Fixing the Over-The-Air Update Problem
Industry analysts expect 250 million connected cars to hit the road by 2020. Every single one of those vehicles will require constant software patches, security fixes, and feature upgrades to function safely. Delivering those files securely over wireless networks is a logistical nightmare for manufacturers who cannot afford a single point of failure.
This is where the technical synergy becomes obvious. Instead of a traditional blockchain that relies on miners and blocks, IOTA runs on a directed acyclic graph structure called the Tangle. This underlying architecture forces every new transaction to verify two previous ones, which means it can process data transfers with absolutely zero fees.
For Volkswagen, the immediate appeal lies in strict data integrity. The company is actively developing a system to securely document over-the-air software updates for its future autonomous vehicle fleet. By logging the software version and transfer data onto an immutable ledger, the automaker can guarantee that the vehicle’s code has not been tampered with by malicious actors during the download process.
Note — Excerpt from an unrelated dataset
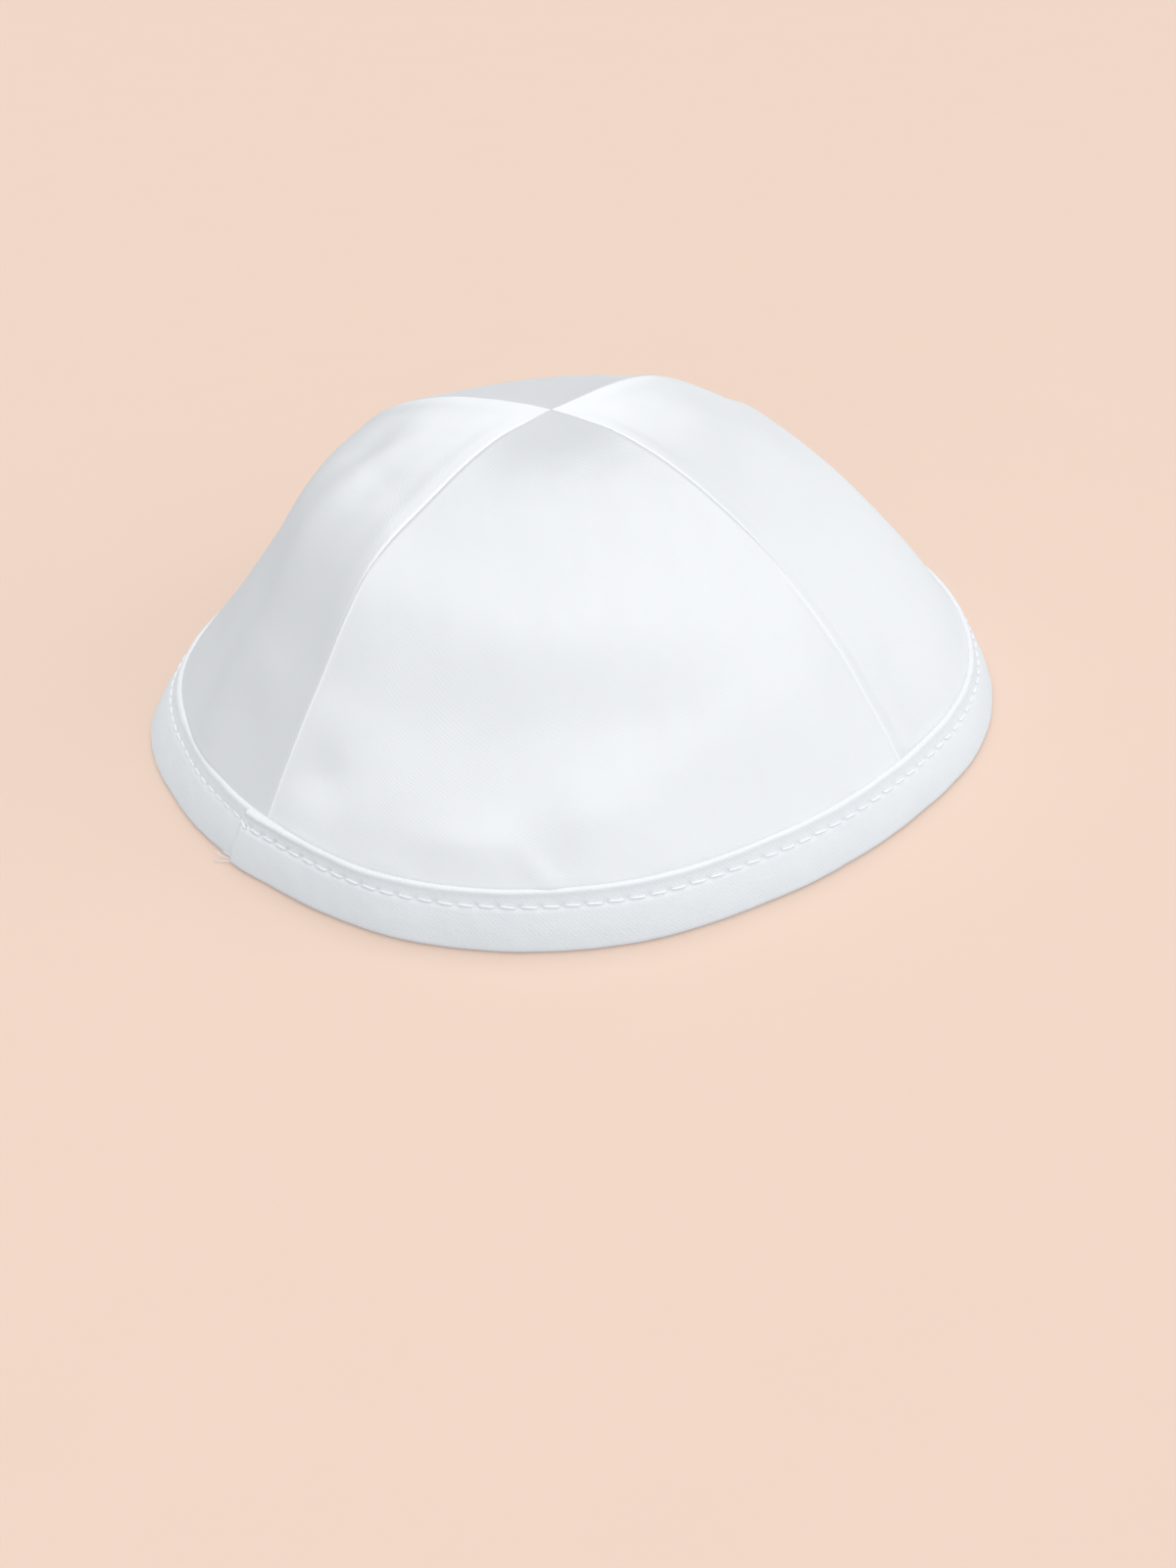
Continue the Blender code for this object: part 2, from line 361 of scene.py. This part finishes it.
crown = {
    "halfPanel": 45.0,        # degrees from a panel's middle to its seams
    "columns": 120,
    "rows": 140,
    "tuckRows": 4,
    "tuckDepth": 6.0,         # of cloth held inside the tape
    "thickness": 0.9,
    "inset": 0.78,            # of the cloth from the tape's face, at the rim
    "seamGap": 0.05,
    "crowding": 1.6,          # how much closer the columns lie at the seams
    "grooveDepth": 0.21,
    "grooveWidth": 0.34,
    "grooveLow": 0.45,        # share of its depth low down, and from where to where it deepens
    "grooveRange": (0.35, 0.6),
    "grooveTip": (2.0, 9.0),  # in mm from the middle of the crown, where the seams even out
    "rollFade": 0.08,
    "heldShare": 0.05,        # how far up the tape holds the cloth, and how far folds may move it there
    "heldRange": (-0.3, 0.5),
    "tipShare": 0.05,         # folds fade out this near to the middle of the crown
    "waveFade": 1.6,          # how fast the rim's wave and the tape's grip are left behind
    "insetFade": 6,
    "ripples": ((17.0, 0.20), (5.0, 0.04)),       # size and height in mm
    "rippleHeight": 60.0,
    "gather": 0.28,
    "gatherReach": 7.0,
    "gatherSpace": (13.8, 4.0),
    "calmShare": 0.02,        # the tape leaves no ripple in the cloth below this
    # how strong the painted highlight on the rolled edges is, a whiter colour where light catches the seams:
    # lower left, lower right and upper ones
    "paintedHighlight": {
        "panelFront": (1.0, 0.45, 0.0),
        "panelRight": (0.0, 0.0, 0.2),
        "panelBack": (1.0, 1.0, 0.0),
        "panelLeft": (0.0, 0.0, 0.2),
    },
    "upperRange": (0.42, 0.58),       # shares between which the upper painted highlight takes over
    # panel, sides of it, height, distance from the seam and width in mm, from and to which share
    "seamRolls": (
        ("panelLeft", (1, -1), 0.22, 3.0, 2.4, 0.42, 1.2),
        ("panelRight", (1, -1), 0.19, 2.4, 1.7, 0.50, 1.2),
        ("panelFront", (-1,), 0.18, 0.7, 0.45, -0.2, 0.48),
        ("panelFront", (1,), 0.10, 0.7, 0.45, -0.2, 0.48),
        ("panelBack", (1, -1), 0.18, 0.7, 0.45, -0.2, 0.48),
        ("panelRight", (-1,), -0.45, 2.8, 1.7, 0.02, 0.52),
    ),
    "sharpFrom": 50.0,
    "flatCut": (0.118, 0.101),
    "flatArea": 0.0079,
    # middle azimuth, and the point that the satin's lengthwise threads circle
    "panels": {
        "panelFront": (0.0, (0.0, 1.0)),
        "panelRight": (90.0, (1.0, 0.0)),
        "panelBack": (180.0, (0.0, 1.0)),
        "panelLeft": (270.0, (1.0, 0.0)),
    },
    # share, how far the middle of each panel lies inside the round dome of the seams
    "dip": (
        (0.00, 0.0, 0.0, 0.0, 0.0),
        (0.16, 0.4, 1.8, 2.3, 3.2),
        (0.33, 1.9, 4.2, 3.0, 4.3),
        (0.52, 2.5, 3.4, 2.6, 2.2),
        (0.70, 1.9, 2.7, 1.5, 0.9),
        (0.86, 1.2, 1.5, 1.4, 0.8),
        (1.00, 0.0, 0.0, 0.0, 0.0),
    ),
    # azimuth, share, half width and half length in mm, turn in degrees, height in mm
    "folds": (
        (-15.0, 0.10, 7.5, 6.0, 0.0, 0.9),
        (-6.5, 0.02, 1.7, 7.0, 24.0, 0.6),
        (-0.5, 0.16, 5.5, 8.0, -4.0, 0.85),
        (-38.0, 0.165, 5.5, 6.5, 0.0, -0.9),
        (22.0, 0.28, 13.0, 12.0, 0.0, 0.6),
        (-31.0, 0.46, 6.5, 7.5, 20.0, -0.5),
        (11.0, 0.33, 9.0, 8.0, -15.0, -0.4),
        (4.0, 0.92, 4.0, 3.5, 0.0, -0.15),
        (-61.5, 0.68, 6.5, 15.0, 15.0, 0.5),
        (-76.0, 0.57, 7.0, 15.0, 22.0, 1.25),
        (-68.0, 0.22, 9.5, 20.0, 10.0, 1.7),
        (-59.0, 0.29, 8.0, 8.0, 0.0, 1.0),
        (-101.0, 0.64, 6.0, 7.0, 0.0, -0.6),
        (-92.0, 0.12, 8.0, 10.0, 0.0, -0.6),
        (53.5, 0.30, 4.5, 16.0, -20.0, 0.3),
        (72.0, 0.55, 9.0, 10.0, 0.0, -0.4),
        (134.0, 0.80, 9.0, 11.0, 0.0, 1.2),
        (160.0, 0.22, 8.0, 10.0, 10.0, -0.9),
        (203.0, 0.16, 7.0, 12.0, -8.0, -0.8),
        (182.0, 0.48, 12.0, 9.0, 0.0, -0.5),
    ),
}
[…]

Jungwirth was clear about this potential when discussing his new board seat with the press. “IOTA has the potential to set a standard for trusted machine-to-machine transactions,” he explained in his official statement. “With its brilliant technology, it’s no question why mobility and technology companies, as well as other key players in the industry, are joining the Foundation.”
The technology solves several specific challenges for modern automakers:
- Providing irrevocable proof of software versions and integrity
- Eliminating transaction fees for automated vehicle payments
- Scaling network speed naturally as more devices join
- Securing transparent value chains in complex parts logistics
The Apple Veteran Leading VW’s Digital Shift
Before taking charge of digital transformation across the entire Volkswagen Group in 2015, Jungwirth spent years deep inside the hardware ecosystems of Silicon Valley. He previously served as the Director of Mac Systems Engineering at Apple, giving him firsthand experience with tightly controlled hardware and software integration.
Prior to his stint at Apple, he worked as the Chief Executive Officer of Mercedes-Benz Research and Development in North America. That unique combination of traditional automotive engineering and consumer tech leadership makes him perfectly suited to evaluate decentralized networks.
His appointment comes at a critical time for Volkswagen. The automaker is still actively recovering from the ‘Dieselgate’ emissions scandal and is pivoting heavily toward digitalization and electric vehicles under CEO Matthias Müller. Bringing in outside ledger technology is a bold step in proving the company is ready to modernize its digital infrastructure.
| Executive Role | Company | Focus Area |
|---|---|---|
| CEO of R&D North America | Mercedes-Benz | Automotive innovation |
| Director of Mac Systems Engineering | Apple | Hardware integration |
| Chief Digital Officer | Volkswagen Group | Digital transformation |
Volkswagen delivered a record 10.7 million vehicles in 2017. Upgrading the digital infrastructure for a global fleet of that size requires more than just building internal servers. It requires an open standard that other infrastructure providers can plug into securely.
A Growing Alliance in Connected Mobility
Volkswagen is not the only major German corporation paying close attention to this specific ledger technology. Just a month prior, in December 2017, the venture capital arm of Robert Bosch made a significant investment in IOTA tokens. This creates a fascinating dynamic, as Bosch is already one of the largest automotive suppliers in the world.
This growing corporate interest points toward a shared vision for mobility. When a car pulls up to a charging station, the two machines need to authenticate each other, verify the electricity transfer, and settle the payment instantly. Using a traditional credit card processor for micro-payments involves high fees and central points of failure. The Tangle offers a way to bypass those costly payment gateways entirely.
These companies are laying the groundwork for what mobility-as-a-service will look like over the next decade. If cars are transitioning from personal property to service-based models, the underlying payment and data layers must be frictionless. The practical applications currently being explored include:
- Automated toll payments that process without stopping the vehicle
- Electric vehicle charging settlements calculated by the minute
- Smart parking meter interactions that charge only for the exact time used
The addition of a top-tier automotive executive to a cryptocurrency foundation board marks a turning point for distributed ledger technology. It moves the conversation away from market speculation and strictly toward industrial utility. If the upcoming proofs of concept prove successful, the #Volkswagen fleet could become one of the largest hardware networks verifying transactions on the internet. For the broader automotive market, this #ConnectedMobility strategy shows exactly how serious legacy automakers are about securing their digital future.